Con sentenza n. 471 del 13 gennaio 2014, la Corte di Cassazione ha affermato il principio secondo cui, ai fini della legittimità del licenziamento per scadenza del periodo di comporto, tale motivazione potrà essere addotta dal datore di lavoro non specificando le singole assenze senza per ciò violare il principio di immodificabilità della contestazione, con ciò riconoscendo la diversità sostanziale esistente tra la contestazione che precede il licenziamento disciplinare e la comunicazione di licenziamento per superamento del comporto.
Al riguardo, la Suprema Corte ha puntualizzato come il “licenziamento per superamento del periodo di comporto non sia equiparabile – anche per quanto riguarda la contestazione – al licenziamento disciplinare dal momento che, mentre quest’ultimo ha ad oggetto un addebito da contestare sul piano oggettivo e su quello soggettivo (colpa o dolo), il primo è relativo ad un condotta che attiene ad un fatto oggettivo e precisamente al mero computo delle assenze del lavoratore”.
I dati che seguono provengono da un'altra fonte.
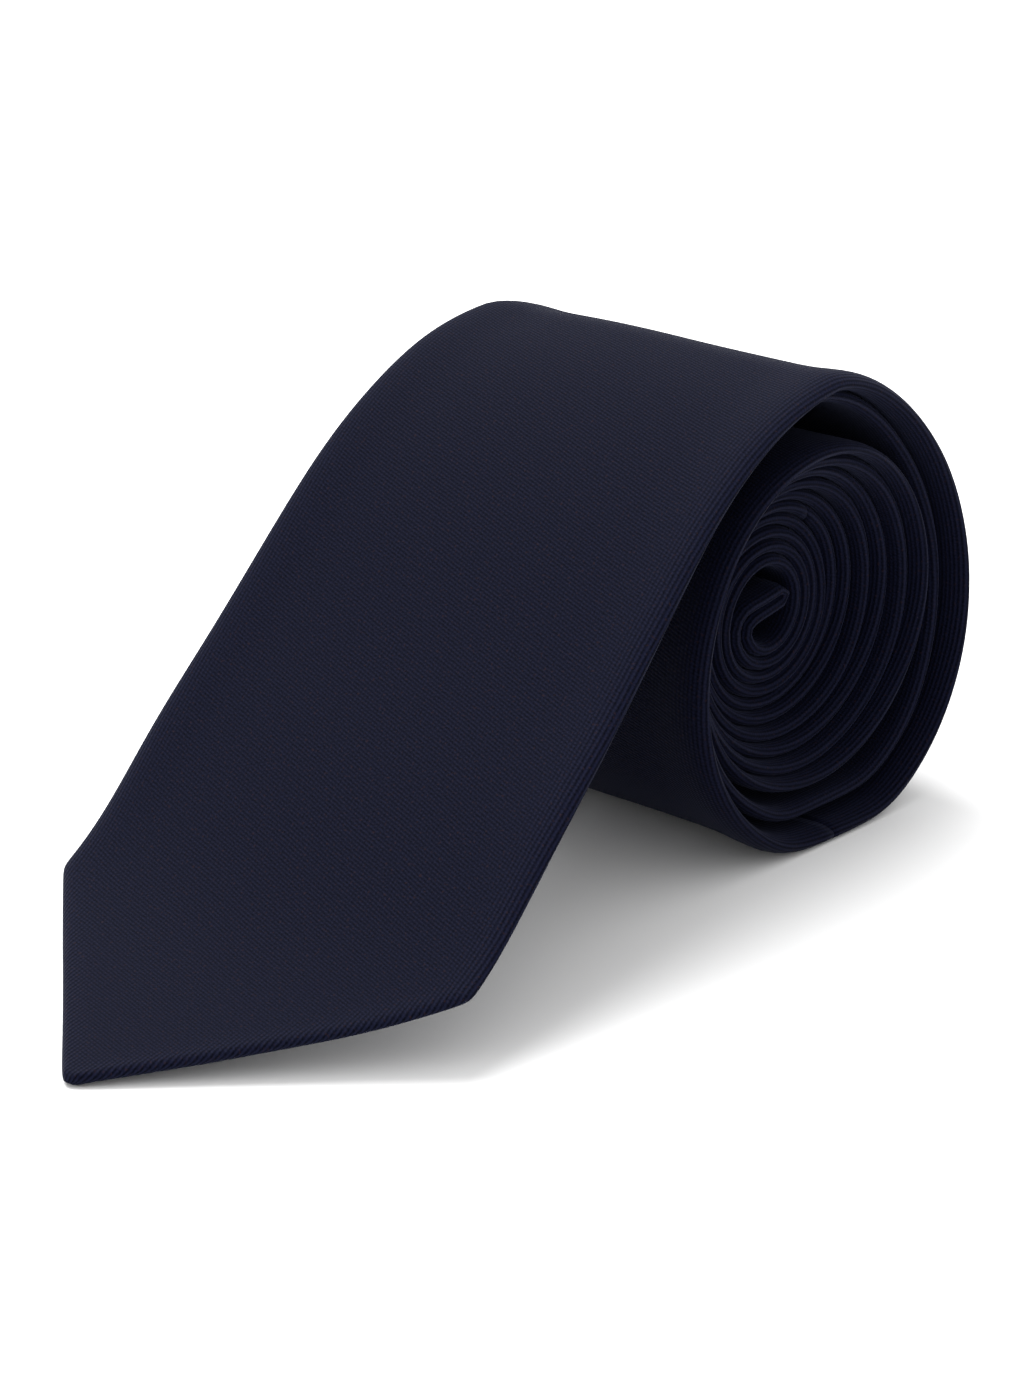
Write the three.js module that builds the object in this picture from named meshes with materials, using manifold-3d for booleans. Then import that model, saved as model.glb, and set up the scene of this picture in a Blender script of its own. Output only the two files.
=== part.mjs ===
// Necktie, folded in two at the neck and rolled up from the fold, with its broad
// end left out of the roll and sloping down in front of it as an apron.
// Millimetres: +X along the roll's axis, apron toward -Y, +Z up, floor at z = 0.
// Everything is placed along one line that runs from the blade's tip, round the
// roll to the fold, and back out between the wraps to the tail's tip. A place on
// the tie is a distance s along that line, a width x and a height n above the cloth.
import * as THREE from "three";
import Module from "manifold-3d";

// ---- driving dimensions -------------------------------------------------
const BLADE_WIDTH = 78.7;         // across the corners of the blade's point
const SHOULDER_SHARE = 0.864;     // part of that width left at the hinge line
const NECK_WIDTH = 33;
const TAIL_WIDTH = 42;
const BLADE_TAPER_END = 690;      // distance from the blade tip to the neck width
const NECK_LENGTH = 330;          // middle panel, centred on the fold, seam to seam
const TAIL_TAPER = 420;           // tail corner back to the neck width
const CLOTH = 0.3;                // thickness of the shell cloth
const PLY_GAP = 0.3;              // free space between plies inside the tie
const WOOL = 0.5;                 // thickness of the interlining
const LAYER_GAP = 0.33;           // free space between wraps of the roll
const EDGE_SOFT = 0.6;            // how far the folded edge rounds in
const SLIT = 1.5;                 // width of the centre-back slit
const APRON_LENGTH = 148;         // hinge line to blade tip, along the cloth
const APRON_STATIONS = 20;
const POINT_CLEAR = 0.08;         // keeps the turned edge of the point off the floor
const TIP_BLUNT = 1.2;            // half width left at the very tip
const TIGHT_RADIUS = 26.2;        // mid radius of the first tight wrap
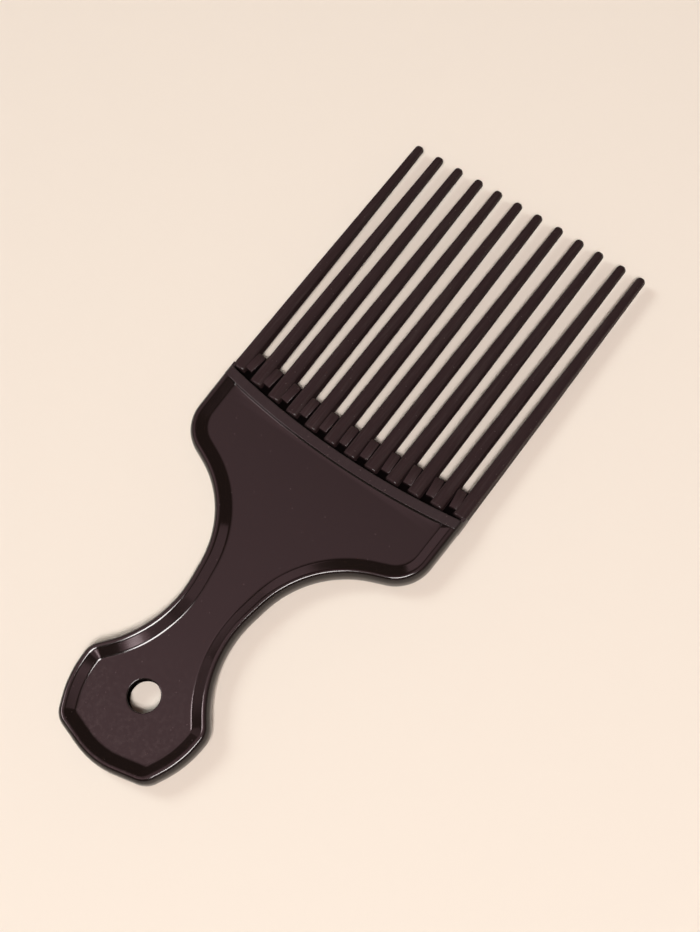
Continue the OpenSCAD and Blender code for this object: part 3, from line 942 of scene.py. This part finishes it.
def tooth_section(width, thick, fillet):
    """A section as (x, z) pairs with rounded corners and a point beside each rounding, in millimetres."""
    quarter = [(across * width / 2, deep * thick / 2) for across, deep in QUARTER_SHARES]
    right = quarter + [(x, -z) for x, z in reversed(quarter)]
    ring = right + [(-x, -z) for x, z in right]
    pairs = []
    for i, corner in enumerate(ring):
        u = direction(ring[i - 1], corner)
        v = direction(corner, ring[(i + 1) % len(ring)])
        turn = atan2(u[0] * v[1] - u[1] * v[0], u[0] * v[0] + u[1] * v[1])
        reach = fillet * tan(abs(turn) / 2)
        beside = reach * BESIDE_SHARE
        start = (corner[0] - u[0] * reach, corner[1] - u[1] * reach)
        centre = (start[0] + u[1] * fillet, start[1] - u[0] * fillet)
        pairs.append((start[0] - u[0] * beside, start[1] - u[1] * beside))
        pairs += [turned(start, centre, turn * k / FILLET_STEPS) for k in range(FILLET_STEPS + 1)]
        end = pairs[-1]
        pairs.append((end[0] + v[0] * beside, end[1] + v[1] * beside))
    return pairs


mid_thickness = ROOT_THICKNESS + (TIP_THICKNESS - ROOT_THICKNESS) * MID_SHARE
sections = {
    "root_place": tooth_section(ROOT_WIDTH, ROOT_THICKNESS, ROOT_FILLET),
    "mid_place": tooth_section(MID_WIDTH, mid_thickness, MID_FILLET),
    "tip_place": tooth_section(TIP_WIDTH, TIP_THICKNESS, TIP_FILLET),
}
section_size = len(sections["root_place"])
section_mesh = bpy.data.meshes.new("tooth_section")
section_mesh.from_pydata([(x * MM, z * MM, 0) for x, z in sections["root_place"]],
                         [(i, (i + 1) % section_size) for i in range(section_size)], [])
for title, pairs in sections.items():
    attribute = section_mesh.attributes.new(title, "FLOAT_VECTOR", "POINT")
    for item, (x, z) in zip(attribute.data, pairs):
        item.vector = (x * MM, 0, z * MM)
print("tooth section has", section_size, "points")

# %% Sweep of a tooth
# Each ring of the sweep keeps its share of the length. They crowd at both ends, where the tooth is rounded.
END_CROWDING = 0.92
TOOTH_RINGS = 64
tooth_tree, tooth_in, tooth_out = new_group(
    "tapered_tooth", "GeometryNodeTree",
    [("Section", "NodeSocketGeometry", None),
     ("Root", "NodeSocketVector", None), ("Tip", "NodeSocketVector", None),
     ("Rings", "NodeSocketInt", TOOTH_RINGS), ("Mid Share", "NodeSocketFloat", MID_SHARE),
     ("Root Round", "NodeSocketFloat", 0.0003), ("Tip Round", "NodeSocketFloat", 0.0009),
     ("Root Width", "NodeSocketFloat", 0.003), ("Root Thickness", "NodeSocketFloat", 0.005),
     ("Finish", "NodeSocketMaterial", None)],
    [("Tooth", "NodeSocketGeometry")])
tooth_feed = {socket.name: socket for socket in tooth_in.outputs}


def on_tooth(operation, a, b=None):
    """The result of a Math node in the tree of the tooth."""
    return calc(tooth_tree, operation, a, b)


section_curve = wire(tooth_tree, "GeometryNodeMeshToCurve", tooth_feed["Section"])
path = wire(tooth_tree, "GeometryNodeCurvePrimitiveLine", (0, 0, 0), (0, 1, 0))
path_rings = wire(tooth_tree, "GeometryNodeResampleCurve", path.outputs[0], None, tooth_feed["Rings"])
kept = wire(tooth_tree, "GeometryNodeCaptureAttribute", path_rings.outputs[0])
kept.capture_items.new("FLOAT", "share")
connect(tooth_tree, wire(tooth_tree, "GeometryNodeSplineParameter").outputs["Factor"], kept.inputs[1])
sweep = wire(tooth_tree, "GeometryNodeCurveToMesh", kept.outputs[0], section_curve.outputs[0])
sweep.inputs["Fill Caps"].default_value = True
swing = on_tooth("SINE", on_tooth("MULTIPLY", kept.outputs[1], 2 * pi))
along = on_tooth("SUBTRACT", kept.outputs[1], on_tooth("MULTIPLY", swing, END_CROWDING / (2 * pi)))
print(tooth_tree.name, "has", len(tooth_tree.nodes), "nodes so far")

# %% Taper and lean
def named_place(title):
    """A vector that each point of the section carries."""
    node = wire(tooth_tree, "GeometryNodeInputNamedAttribute", data_type="FLOAT_VECTOR")
    node.inputs["Name"].default_value = title
    return node.outputs[0]


to_mid = remap(tooth_tree, along, 0.0, tooth_feed["Mid Share"])
to_tip = remap(tooth_tree, along, tooth_feed["Mid Share"], 1.0)
lower_place = mix(tooth_tree, "VECTOR", to_mid, named_place("root_place"), named_place("mid_place"))
section_place = mix(tooth_tree, "VECTOR", to_tip, lower_place, named_place("tip_place"))
axis_place = mix(tooth_tree, "VECTOR", along, tooth_feed["Root"], tooth_feed["Tip"])
span = wire(tooth_tree, "ShaderNodeVectorMath", tooth_feed["Root"], tooth_feed["Tip"],
            operation="DISTANCE").outputs["Value"]
from_root = on_tooth("MULTIPLY", along, span)
from_tip = on_tooth("SUBTRACT", span, from_root)
print(tooth_tree.name, "has", len(tooth_tree.nodes), "nodes so far")

# %% Rounded ends
# Near the root a ring shrinks by the same inset on all sides, as a small fillet does. Near the tip it
# shrinks in proportion, as a dome does.
short = on_tooth("MAXIMUM", on_tooth("SUBTRACT", tooth_feed["Root Round"], from_root), 0.0)
inside = on_tooth("SUBTRACT", on_tooth("MULTIPLY", tooth_feed["Root Round"], tooth_feed["Root Round"]),
                  on_tooth("MULTIPLY", short, short))
inset = on_tooth("SUBTRACT", tooth_feed["Root Round"], on_tooth("SQRT", inside))


def shrunk(size):
    """The share that is left of a size after the inset of the root's fillet on both sides."""
    return on_tooth("SUBTRACT", 1.0, on_tooth("DIVIDE", on_tooth("MULTIPLY", inset, 2.0), size))


tip_gap = on_tooth("MAXIMUM", on_tooth("SUBTRACT", tooth_feed["Tip Round"], from_tip), 0.0)
tip_share = on_tooth("MINIMUM", on_tooth("DIVIDE", tip_gap, tooth_feed["Tip Round"]), 1.0)
dome = on_tooth("SQRT", on_tooth("SUBTRACT", 1.0, on_tooth("MULTIPLY", tip_share, tip_share)))
parts = wire(tooth_tree, "ShaderNodeSeparateXYZ", section_place).outputs
x_part = on_tooth("MULTIPLY", on_tooth("MULTIPLY", parts[0], shrunk(tooth_feed["Root Width"])), dome)
z_part = on_tooth("MULTIPLY", on_tooth("MULTIPLY", parts[2], shrunk(tooth_feed["Root Thickness"])), dome)
offset = wire(tooth_tree, "ShaderNodeCombineXYZ", x_part, 0.0, z_part).outputs[0]
target = wire(tooth_tree, "ShaderNodeVectorMath", axis_place, offset, operation="ADD").outputs[0]
shaped = wire(tooth_tree, "GeometryNodeSetPosition", sweep.outputs[0], None, target)
merged = wire(tooth_tree, "GeometryNodeMergeByDistance", shaped.outputs[0])
merged.inputs["Distance"].default_value = MERGE
whole_tooth = wire(tooth_tree, "GeometryNodeRealizeInstances", merged.outputs[0])
tooth_finish = wire(tooth_tree, "GeometryNodeSetMaterial", whole_tooth.outputs[0], None, tooth_feed["Finish"])
connect(tooth_tree, tooth_finish.outputs[0], tooth_out.inputs[0])
print(tooth_tree.name, "has", len(tooth_tree.nodes), "nodes")

# %% Twelve teeth
ROOT_ROUND = 0.5
TIP_ROUND = TIP_WIDTH / 2
# Lean of each tip from its place, from the left, as shares of the pitch
LEAN_SHARES = [0.01, 0.02, 0.01, 0.03, 0, 0, 0, 0.02, 0.04, 0, 0.08, 0.01]
teeth = []
for i in range(TEETH):
    x = i * ROOT_PITCH - OUTER_TOOTH
    tip_x = x / ROOT_PITCH * TIP_PITCH + LEAN_SHARES[i] * ROOT_PITCH
    tip_up = PICK_LENGTH - TIP_FALL * (x / OUTER_TOOTH) ** 2
    teeth.append(grown(f"tooth_{i + 1:02d}_moulding", section_mesh, tooth_tree, {
        "Root": place(x, root_up(x), 0), "Tip": place(tip_x, tip_up, 0), "Rings": TOOTH_RINGS,
        "Mid Share": MID_SHARE, "Root Round": ROOT_ROUND * MM, "Tip Round": TIP_ROUND * MM,
        "Root Width": ROOT_WIDTH * MM, "Root Thickness": ROOT_THICKNESS * MM, "Finish": painted_lit_satin}))
print(len(teeth), "teeth,", len(teeth[0].data.vertices), "vertices each")

# %% [markdown]
# ## Riding on the frame
#
# Nothing on the pick moves, so every piece rides on the one body of the model, and the CAD node that each
# one stands for is hidden. The plate and the webs belong to the same node as the bar. Joining everything to
# one mesh would render just as well, but then no piece could be shown or changed by itself.

# %% Pieces and bodies
stand_ins = [(handle, "handle", "handle_plastic"), (bar, "tooth_bar", "comb_plastic")]
stand_ins += [(tooth, f"tooth_{i + 1:02d}", "comb_plastic") for i, tooth in enumerate(teeth)]
for piece, node, slot in stand_ins:
    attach(piece, "root")
    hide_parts(node)
between_teeth = [plate, webs]
for piece in between_teeth:
    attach(piece, "root")
print("pieces:", len(stand_ins) + len(between_teeth))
Nella stessa decisione, la Suprema Corte, pronunciandosi in materia di risoluzione per mutuo consenso del rapporto di lavoro, ha ancora chiarito che il decorso del tempo non è di per sé sufficiente a far ritenere la risoluzione del rapporto, gravando sul datore di lavoro l’onere di provare le circostanze dalle quali possa ricavarsi la volontà chiara e certa delle parti di voler porre definitivamente fine a ogni rapporto di lavoro. In tema, la Corte ha precisato che “è quindi necessario per la configurabilità di una risoluzione per mutuo consenso che il decorso del tempo sia accompagnato da ulteriori circostanze oggettive le quali, per le loro caratteristiche di incompatibilità con la prosecuzione del rapporto, possano essere complessivamente interpretate nel senso di denotare una volontà chiara e certa delle parti di volere, d’accordo tra loro, porre definitivamente fine ad ogni rapporto lavorativo”.